There were nuances. Some remembered the Viet Cong
wearing black
like everyone else. Most new recruits were terrorised by their first battles, but
not all deserted. Enough did so, however, for deserters to be treated leniently. The iron discipline which already existed within the Party did not yet extend to poor peasant soldiers. There were differences in training, too. The majority received none.
But for those
judged capable of becoming commanders, there were intensive six-month courses, nominally under a Khmer Rouge cadre but with instruction given by Khmer-speaking Vietnamese. Mey Mak attended one such course at a forest encampment in Tramkak, the home district of the South-Western Zone leader, Mok. Six hundred men took part, he remembered. Mok’s son-in-law, Muth, was in charge, and the Vietnamese taught ‘combat technique . . . how to use weapons, how to crawl undetected, strategy and tactics for attack’. There were also political education meetings, at which the instructors — again Vietnamese — explained that the Khmers must fight to liberate their country from the Americans and to free the people from the oppressing classes.
The Khmers Rouges’ weaknesses in those first years were more than compensated for by the strengths of their allies. It did not matter if most of their recruits were untrained, if there were not enough weapons to go round and if some of them deserted. Throughout 1970 and 1971, the brunt of the fighting in Cambodia was borne by the Vietnamese. The Khmers Rouges were a leavening, to make Vietnamese units appear more acceptable to the population at large, or, if they fought separately, an auxiliary force, to occupy the terrain once the Vietnamese had passed. It was not a Khmer Rouge unit that stormed the airport on the outskirts of Phnom Penh, but Vietnamese commandos from the elite Dac Cong brigade who, in a four-hour assault which left at least forty dead, blew up the whole of Lon Nol’s air force — ten MiG-17S, five T-28 trainers, ten transport aircraft and eight helicopters — and two ammunition dumps. The same group later destroyed 60 per cent of Cambodia’s oil refinery storage in a raid on Kompong Som.

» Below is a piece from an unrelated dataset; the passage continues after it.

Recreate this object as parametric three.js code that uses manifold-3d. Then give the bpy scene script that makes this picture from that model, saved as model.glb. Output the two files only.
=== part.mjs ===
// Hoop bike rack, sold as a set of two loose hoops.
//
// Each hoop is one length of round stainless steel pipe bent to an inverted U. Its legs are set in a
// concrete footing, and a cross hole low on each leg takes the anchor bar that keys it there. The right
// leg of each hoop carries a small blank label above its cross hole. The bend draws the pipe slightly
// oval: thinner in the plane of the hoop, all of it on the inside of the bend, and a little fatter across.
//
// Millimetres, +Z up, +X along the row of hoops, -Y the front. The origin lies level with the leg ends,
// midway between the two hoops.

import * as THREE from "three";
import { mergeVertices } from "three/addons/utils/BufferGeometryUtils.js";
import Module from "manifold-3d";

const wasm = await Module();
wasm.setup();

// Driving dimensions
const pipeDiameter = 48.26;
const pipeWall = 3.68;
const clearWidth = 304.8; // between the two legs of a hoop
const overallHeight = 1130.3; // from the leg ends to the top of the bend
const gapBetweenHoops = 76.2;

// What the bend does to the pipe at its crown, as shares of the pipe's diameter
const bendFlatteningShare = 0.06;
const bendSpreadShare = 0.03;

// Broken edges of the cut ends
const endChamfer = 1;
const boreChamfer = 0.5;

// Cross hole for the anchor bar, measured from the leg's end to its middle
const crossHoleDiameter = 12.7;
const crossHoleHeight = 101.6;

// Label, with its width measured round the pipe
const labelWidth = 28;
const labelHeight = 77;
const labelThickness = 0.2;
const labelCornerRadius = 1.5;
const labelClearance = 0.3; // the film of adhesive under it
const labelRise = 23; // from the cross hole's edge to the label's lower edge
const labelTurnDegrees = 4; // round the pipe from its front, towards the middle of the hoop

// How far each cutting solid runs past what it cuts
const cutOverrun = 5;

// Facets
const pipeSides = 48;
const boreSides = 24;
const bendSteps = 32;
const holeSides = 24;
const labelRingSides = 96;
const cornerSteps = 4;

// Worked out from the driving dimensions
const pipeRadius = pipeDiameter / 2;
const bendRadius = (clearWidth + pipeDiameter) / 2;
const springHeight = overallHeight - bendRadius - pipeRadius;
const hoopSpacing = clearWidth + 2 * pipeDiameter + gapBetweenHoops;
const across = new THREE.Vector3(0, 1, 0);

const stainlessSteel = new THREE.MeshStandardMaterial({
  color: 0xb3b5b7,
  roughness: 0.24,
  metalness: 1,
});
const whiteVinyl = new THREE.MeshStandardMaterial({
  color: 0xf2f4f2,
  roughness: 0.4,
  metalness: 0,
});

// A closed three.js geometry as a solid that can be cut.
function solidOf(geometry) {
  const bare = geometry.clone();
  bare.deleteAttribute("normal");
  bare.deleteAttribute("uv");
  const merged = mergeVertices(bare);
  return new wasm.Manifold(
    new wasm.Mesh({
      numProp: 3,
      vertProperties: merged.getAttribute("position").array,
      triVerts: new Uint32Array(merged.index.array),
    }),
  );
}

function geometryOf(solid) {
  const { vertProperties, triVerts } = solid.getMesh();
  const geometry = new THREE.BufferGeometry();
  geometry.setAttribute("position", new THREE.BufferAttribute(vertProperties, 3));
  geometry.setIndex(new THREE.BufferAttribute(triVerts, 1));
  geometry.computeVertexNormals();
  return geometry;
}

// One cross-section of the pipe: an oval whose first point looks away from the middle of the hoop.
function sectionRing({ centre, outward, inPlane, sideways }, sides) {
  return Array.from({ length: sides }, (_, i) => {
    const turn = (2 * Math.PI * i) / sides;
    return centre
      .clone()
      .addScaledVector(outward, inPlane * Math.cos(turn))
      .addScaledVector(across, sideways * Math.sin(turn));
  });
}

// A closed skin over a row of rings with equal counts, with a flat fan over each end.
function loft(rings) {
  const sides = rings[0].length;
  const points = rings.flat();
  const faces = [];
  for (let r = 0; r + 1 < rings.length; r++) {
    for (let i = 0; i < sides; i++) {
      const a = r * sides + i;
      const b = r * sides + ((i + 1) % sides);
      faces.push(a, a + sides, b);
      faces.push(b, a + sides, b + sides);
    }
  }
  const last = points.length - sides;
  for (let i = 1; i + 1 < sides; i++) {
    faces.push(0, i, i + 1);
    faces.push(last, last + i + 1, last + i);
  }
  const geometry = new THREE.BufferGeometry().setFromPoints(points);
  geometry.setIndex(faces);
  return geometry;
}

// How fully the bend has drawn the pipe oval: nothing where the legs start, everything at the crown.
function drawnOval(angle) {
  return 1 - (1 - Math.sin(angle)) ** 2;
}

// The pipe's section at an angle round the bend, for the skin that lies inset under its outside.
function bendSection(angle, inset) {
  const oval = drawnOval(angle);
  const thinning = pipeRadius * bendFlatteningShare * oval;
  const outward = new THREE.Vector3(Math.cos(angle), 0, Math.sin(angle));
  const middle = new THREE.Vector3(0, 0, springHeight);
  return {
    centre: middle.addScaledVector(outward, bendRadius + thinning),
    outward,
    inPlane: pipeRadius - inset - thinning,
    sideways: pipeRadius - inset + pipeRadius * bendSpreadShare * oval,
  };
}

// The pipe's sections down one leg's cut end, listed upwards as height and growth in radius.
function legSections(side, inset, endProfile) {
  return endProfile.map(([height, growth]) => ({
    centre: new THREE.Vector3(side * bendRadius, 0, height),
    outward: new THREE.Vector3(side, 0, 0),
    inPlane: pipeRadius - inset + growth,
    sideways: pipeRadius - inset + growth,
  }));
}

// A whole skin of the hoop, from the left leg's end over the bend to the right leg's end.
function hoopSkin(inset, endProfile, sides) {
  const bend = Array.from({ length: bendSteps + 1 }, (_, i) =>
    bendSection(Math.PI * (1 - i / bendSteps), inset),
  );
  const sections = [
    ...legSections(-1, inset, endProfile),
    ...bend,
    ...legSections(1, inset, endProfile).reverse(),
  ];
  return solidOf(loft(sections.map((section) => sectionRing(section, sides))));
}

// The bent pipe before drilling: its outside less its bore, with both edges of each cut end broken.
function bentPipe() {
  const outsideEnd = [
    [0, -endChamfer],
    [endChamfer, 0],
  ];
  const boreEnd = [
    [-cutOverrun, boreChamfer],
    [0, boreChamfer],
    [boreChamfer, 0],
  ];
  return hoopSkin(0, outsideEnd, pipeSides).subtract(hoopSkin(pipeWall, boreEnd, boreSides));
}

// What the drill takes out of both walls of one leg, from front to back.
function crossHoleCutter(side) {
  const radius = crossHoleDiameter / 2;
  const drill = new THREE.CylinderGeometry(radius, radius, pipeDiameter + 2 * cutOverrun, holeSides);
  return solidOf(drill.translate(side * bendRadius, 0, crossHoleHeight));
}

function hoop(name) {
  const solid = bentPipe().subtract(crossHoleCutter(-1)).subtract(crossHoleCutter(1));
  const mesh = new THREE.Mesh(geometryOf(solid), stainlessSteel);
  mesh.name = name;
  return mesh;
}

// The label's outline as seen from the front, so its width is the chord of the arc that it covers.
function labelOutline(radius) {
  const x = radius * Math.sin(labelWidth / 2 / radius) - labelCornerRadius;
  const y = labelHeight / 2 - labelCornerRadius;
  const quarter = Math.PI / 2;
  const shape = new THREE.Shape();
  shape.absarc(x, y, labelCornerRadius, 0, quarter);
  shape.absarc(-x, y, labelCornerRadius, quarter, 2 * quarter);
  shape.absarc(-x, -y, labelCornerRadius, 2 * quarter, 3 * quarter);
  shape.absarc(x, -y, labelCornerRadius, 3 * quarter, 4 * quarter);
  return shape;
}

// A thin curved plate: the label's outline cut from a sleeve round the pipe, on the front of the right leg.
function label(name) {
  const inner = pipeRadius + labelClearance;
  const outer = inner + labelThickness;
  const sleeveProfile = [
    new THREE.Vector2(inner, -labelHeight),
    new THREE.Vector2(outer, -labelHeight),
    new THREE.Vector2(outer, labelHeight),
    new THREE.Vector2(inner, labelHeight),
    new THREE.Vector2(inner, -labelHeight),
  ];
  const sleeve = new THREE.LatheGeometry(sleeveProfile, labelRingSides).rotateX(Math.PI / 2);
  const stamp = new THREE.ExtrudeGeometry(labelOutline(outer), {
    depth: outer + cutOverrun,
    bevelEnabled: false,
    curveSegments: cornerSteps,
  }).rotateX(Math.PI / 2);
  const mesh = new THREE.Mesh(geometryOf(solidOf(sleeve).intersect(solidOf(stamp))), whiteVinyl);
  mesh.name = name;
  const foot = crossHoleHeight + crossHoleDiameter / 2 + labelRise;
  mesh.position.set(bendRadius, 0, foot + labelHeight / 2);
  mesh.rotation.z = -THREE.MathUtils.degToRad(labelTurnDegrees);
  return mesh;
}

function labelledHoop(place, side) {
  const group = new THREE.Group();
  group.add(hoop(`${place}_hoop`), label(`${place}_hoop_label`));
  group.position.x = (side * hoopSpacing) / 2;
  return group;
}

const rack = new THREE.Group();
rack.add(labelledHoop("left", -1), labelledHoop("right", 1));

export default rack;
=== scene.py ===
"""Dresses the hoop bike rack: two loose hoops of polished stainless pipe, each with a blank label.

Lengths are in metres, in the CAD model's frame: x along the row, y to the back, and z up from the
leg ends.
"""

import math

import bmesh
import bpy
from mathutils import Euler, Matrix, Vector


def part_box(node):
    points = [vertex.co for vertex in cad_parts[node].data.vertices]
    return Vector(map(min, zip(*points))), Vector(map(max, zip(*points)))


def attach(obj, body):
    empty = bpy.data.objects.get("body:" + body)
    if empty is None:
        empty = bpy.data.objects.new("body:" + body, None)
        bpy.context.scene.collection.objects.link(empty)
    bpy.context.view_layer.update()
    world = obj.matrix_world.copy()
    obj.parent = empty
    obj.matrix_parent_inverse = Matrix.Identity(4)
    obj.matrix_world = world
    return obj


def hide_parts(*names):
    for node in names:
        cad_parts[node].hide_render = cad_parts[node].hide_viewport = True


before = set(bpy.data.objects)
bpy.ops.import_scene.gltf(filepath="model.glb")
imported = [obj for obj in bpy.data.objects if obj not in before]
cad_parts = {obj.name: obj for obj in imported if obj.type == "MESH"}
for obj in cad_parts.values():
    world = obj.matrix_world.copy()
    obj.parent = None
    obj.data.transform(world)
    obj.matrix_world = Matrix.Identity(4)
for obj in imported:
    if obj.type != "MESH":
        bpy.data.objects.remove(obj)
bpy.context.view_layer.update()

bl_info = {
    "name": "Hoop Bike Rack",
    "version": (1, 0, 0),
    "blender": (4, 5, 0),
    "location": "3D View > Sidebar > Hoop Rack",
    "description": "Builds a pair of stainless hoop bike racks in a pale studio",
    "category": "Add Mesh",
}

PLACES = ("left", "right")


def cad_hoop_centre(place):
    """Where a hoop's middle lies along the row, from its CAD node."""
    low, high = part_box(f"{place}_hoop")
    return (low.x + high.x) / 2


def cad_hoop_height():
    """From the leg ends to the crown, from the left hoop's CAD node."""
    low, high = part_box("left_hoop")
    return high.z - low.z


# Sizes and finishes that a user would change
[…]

All that stood between Lon Nol and defeat, one American military historian commented bleakly, ‘was US aid, Allied airpower and [the] 11,000 South Vietnamese troops [still] in south-eastern Cambodia’, the latter being in any case a mixed blessing, given their propensity for slaughtering Cambodian civilians.

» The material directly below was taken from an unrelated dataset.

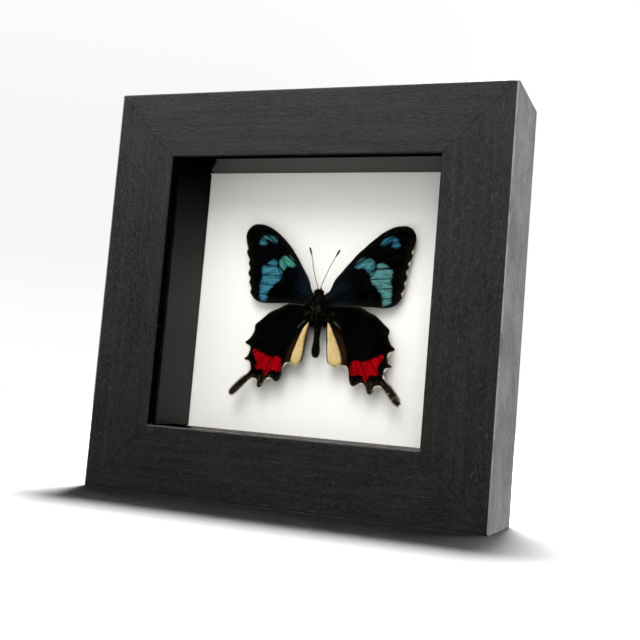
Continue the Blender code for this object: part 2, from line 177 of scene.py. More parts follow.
# The body's sections: up, half its width, half its depth, and its middle's shift sideways
BODY_SECTIONS = np.array([
    (6.7, 0.3, 0.3, -0.6), (6.3, 1.2, 1.1, -0.6), (5.4, 1.7, 1.5, -0.5), (4.6, 1.6, 1.5, -0.4),
    (3.9, 2.0, 1.9, -0.3), (2.4, 2.6, 2.5, -0.1), (0.0, 2.8, 2.8, 0.0), (-2.4, 2.3, 2.5, 0.0),
    (-4.4, 1.7, 1.9, 0.0), (-6.0, 1.45, 1.6, 0.0), (-8.5, 1.15, 1.35, 0.0), (-11.0, 0.95, 1.2, 0.0),
    (-13.5, 1.15, 1.3, 0.0), (-15.8, 1.55, 1.5, 0.0), (-17.4, 1.35, 1.3, 0.0), (-18.3, 0.85, 0.8, 0.0),
    (-18.7, 0.25, 0.25, 0.0),
])
ANTENNAE = {
    "antenna_left": (-1, [(0.9, 6.4), (1.1, 7.6), (2.2, 10.4), (3.3, 14.2), (4.2, 18.4), (5.4, 22.0)]),
    "antenna_right": (1, [(-0.1, 6.4), (0.3, 7.8), (1.6, 11.4), (3.2, 15.0), (4.8, 18.1), (6.6, 21.3)]),
}

ABDOMEN_TOP = -4.4
ABDOMEN_END = -18.7
ABDOMEN_RING = 1.75

# How the wings lie behind the thorax's middle plane, and how they are made
FOREWING_DROOP = 3.8
HINDWING_DROOP = 2.9
INNER_FOLD_RISE = 1.4
TAIL_RISE = 1.5
TAIL_ROOT = (27, -25)
RIPPLE = 0.10
LEFT_HINDWING_TURN = math.radians(-1.2)
WING_SPACING = 0.34
WING_THICK = 0.12
FRINGE_SPACING = 0.05
NOTCH_REACH = 1.3
FOLD_PUFF = 0.75
HAIR = 0.03 * MM


# ---------------- small helpers

def srgb(red, green, blue):
    """A colour given on a screen, 0 to 255, as the linear values that shaders take."""
    def linear(value):
        value /= 255
        return value / 12.92 if value <= 0.04045 else ((value + 0.055) / 1.055) ** 2.4
    return tuple(linear(value) for value in (red, green, blue))


def ease(t):
    """0 below 0, 1 above 1, and a smooth step between."""
    t = np.clip(t, 0.0, 1.0)
    return t * t * (3 - 2 * t)


def smooth(points, steps, closed):
    """A Catmull-Rom curve through the points, with this many steps between each two."""
    points = np.array(points, float)
    padded = np.pad(points, ((1, 2 if closed else 1), (0, 0)), "wrap" if closed else "edge")
    curve = []
    for a, b, c, d in zip(padded, padded[1:], padded[2:], padded[3:]):
        for t in np.arange(steps) / steps:
            bend = (2 * a - 5 * b + 4 * c - d) * t * t + (3 * b - a - 3 * c + d) * t ** 3
            curve.append(b + ((c - a) * t + bend) / 2)
    if not closed:
        curve.append(points[-1])
    return np.array(curve)


def line_distance(points, line):
    """How far each flat point is from an open line."""
    nearest = np.full(len(points), 1e9)
    for a, b in zip(line, line[1:]):
        along = b - a
        share = np.clip(((points - a) @ along) / max(along @ along, 1e-12), 0, 1)
        nearest = np.minimum(nearest, np.linalg.norm(points - a - share[:, None] * along, axis=1))
    return nearest


def inside(points, outline):
    """Which flat points lie in a closed outline."""
    found = np.zeros(len(points), bool)
    for a, b in zip(outline, np.roll(outline, -1, axis=0)):
        if a[1] == b[1]:
            continue
        crosses = (a[1] > points[:, 1]) != (b[1] > points[:, 1])
        crossing = a[0] + (points[:, 1] - a[1]) * (b[0] - a[0]) / (b[1] - a[1])
        found ^= crosses & (points[:, 0] < crossing)
    return found


def depth_in(points, outline):
    """How deep each flat point lies in a closed outline, below 0 outside it."""
    distance = line_distance(points, np.vstack([outline, outline[:1]]))
    return np.where(inside(points, outline), distance, -distance)


def new_object(name, data):
    made = bpy.data.objects.new(name, data)
    bpy.context.scene.collection.objects.link(made)
    return made


def place_and_aim(made, place, aim, roll=0.0):
    """Put a lamp or the camera at a place, looking at another."""
    made.location = place
    made.rotation_mode = "QUATERNION"
    facing = (Vector(aim) - Vector(place)).to_track_quat("-Z", "Y")
    made.rotation_quaternion = facing @ Quaternion((0, 0, 1), roll)


def add_piece(name, points, faces, material, replaced=(), values=None):
    """A smooth mesh piece that rides on the frame. values are named numbers, one for each point."""
    mesh = bpy.data.meshes.new(name)
    mesh.from_pydata(np.asarray(points).tolist(), [], [[int(i) for i in face] for face in faces])
    for key, numbers in (values or {}).items():
        attribute = mesh.attributes.new(key, "FLOAT", "POINT")
        attribute.data.foreach_set("value", np.asarray(numbers, np.float32))
    mesh.polygons.foreach_set("use_smooth", [True] * len(mesh.polygons))
    mesh.materials.append(material)
    piece = new_object(name, mesh)
    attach(piece, "root")
    if replaced:
        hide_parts(*replaced)
    return piece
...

Unlike the communists, Lon Nol did not have the backing of ground troops provided by his principal ally. Even for Nixon, that was politically impossible. When Kissinger’s military assistant, General Alexander Haig, informed Lon Nol early on in the conflict of the limits of US involvement, the Prime Minister began to weep. ‘He walked across to the window and stood there, his shoulders shaking, his face turned away.’ It was the fatal error of the coup that Nol and Sirik Matak had set in motion. They had
staked all on the support of a government whose overriding preoccupation was not to be drawn further into the Indochinese quagmire but to get out.
In these circumstances, the American panacea was to bomb, until Congress ended that option too. But bombing without ground support was no more effective in Cambodia than it had been in Vietnam, or would be in any of the conflicts American presidents would subsequently launch, claiming they could win victories without body-bags flying home.
In the end, even if the US had sent in troops, it would probably have done no more than drag out the inevitable. But victory in Cambodia was never the Americans’ goal. If it had been, the US would have replaced Lon Nol, who suffered a debilitating stroke in the spring of 1971, leaving him, as the US Ambassador, Emory Swank, reported in cablese, ‘not in emotional or physical state to bear burdens of his office’. The Nixon White House did no such thing. Instead it made sure that the ailing marshal would stagger on for four more
surrealistic years
, submitting his generals to long harangues about ancient Khmer history, setting up a special bureau to teach his troops ‘traditional Khmer-Mon occult practices of warfare’, and eventually, when all else failed, having a line of coloured sand drawn around Phnom Penh to give the city magical protection.
To the Nixon administration, Cambodia was a means of gaining time to extract US troops from Vietnam. Time was vital for the Khmers Rouges too. Nixon’s endgame was exactly what they needed.
At the beginning of November 1970, Pol, Khieu Ponnary, their entourage and bodyguards, about a hundred people in all, accompanied by Koy Thuon and other Northern Zone cadres, arrived at their new base, codenamed K-1, at Dângkda, north-east of Speu commune. It was spartan. There were three stilt-houses, thatched with palm leaves: one for Pol; one for Nuon Chea; the third for ‘invited guests’. The guards and lower-ranking cadres were billeted in the surrounding forest.
For the next twelve months, everything Pol did was geared to one overriding priority: the creation of a Khmer communist army and administration capable of assuming the conduct of the war when the peace talks in Paris between the US and North Vietnam produced a settlement in the south and Hanoi’s forces withdrew. The implications of this strategy were threefold.
Militarily it meant hurrying slowly, consolidating advantages on the ground before attempting further advance. As a result, throughout 1971, the battlefield situation remained unchanged: communist forces continued to hold more than half Cambodia’s territory; Lon Nol’s rare offensives were repulsed or, where they succeeded, the terrain was reoccupied after government units withdrew; but there were no major gains.